Load Testing to Simulate Future Usage
At this point it might be tempting to naively apply the forecasted growth rate, and assume you need 20% more servers in three months, 50% more servers in six months, and double the servers in 12 months. But that’s probably wrong! The scalability of web applications is rarely linear.
The better way is to run load tests to simulate each level of predicted future usage on your web application, to see if it has sufficient capacity to handle it.
If the application performs well in the load test, even at higher than current usage levels, it’s likely you have sufficient capacity to grow traffic to that level.
If it performs poorly, with slow response times or errors, the application and environment are not yet equipped to scale to meet future usage. This is a valuable finding because it allows you repeat the failed test with different configurations to see what kind of environment is necessary to support this load.
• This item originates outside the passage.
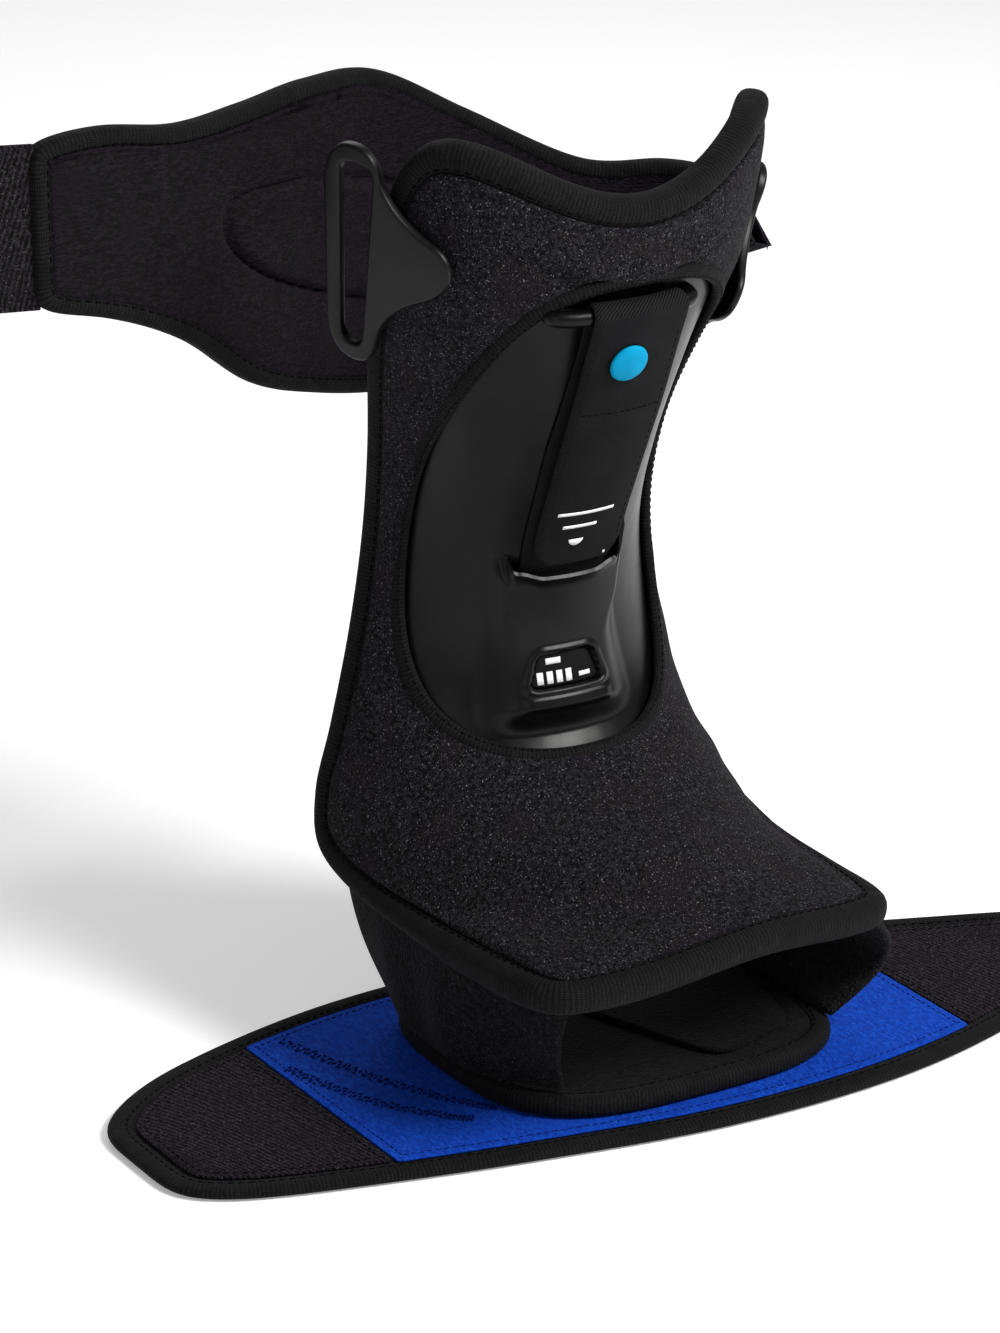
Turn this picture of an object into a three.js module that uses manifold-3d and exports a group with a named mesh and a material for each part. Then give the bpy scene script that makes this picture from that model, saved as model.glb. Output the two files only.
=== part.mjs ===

You may need to repeat your load tests multiple times, with different amounts of load (to simulate different levels of future usage), and with different environment configurations (to test which configuration is best to support each amount of load).
Successful Capacity Planning Outcomes
A capacity planning effort is a success if it results in quantifiable, actionable data to guide your decisions and help you design the right-sized environment for your application.
You’ll know if the environment is too small, too large, or just about right for each stage of growth. An environment that is too small will crash or bother your users with sluggish responses. An environment that is too large wastes money with unnecessary redundancy.
You can also better anticipate what new costs and complications you will face as your traffic grows. You may even get advance warning of serious architectural issues in your application or bottlenecks that can’t simply be solved by throwing more hardware at them, giving you the luxury of time to prepare for the next stage of growth.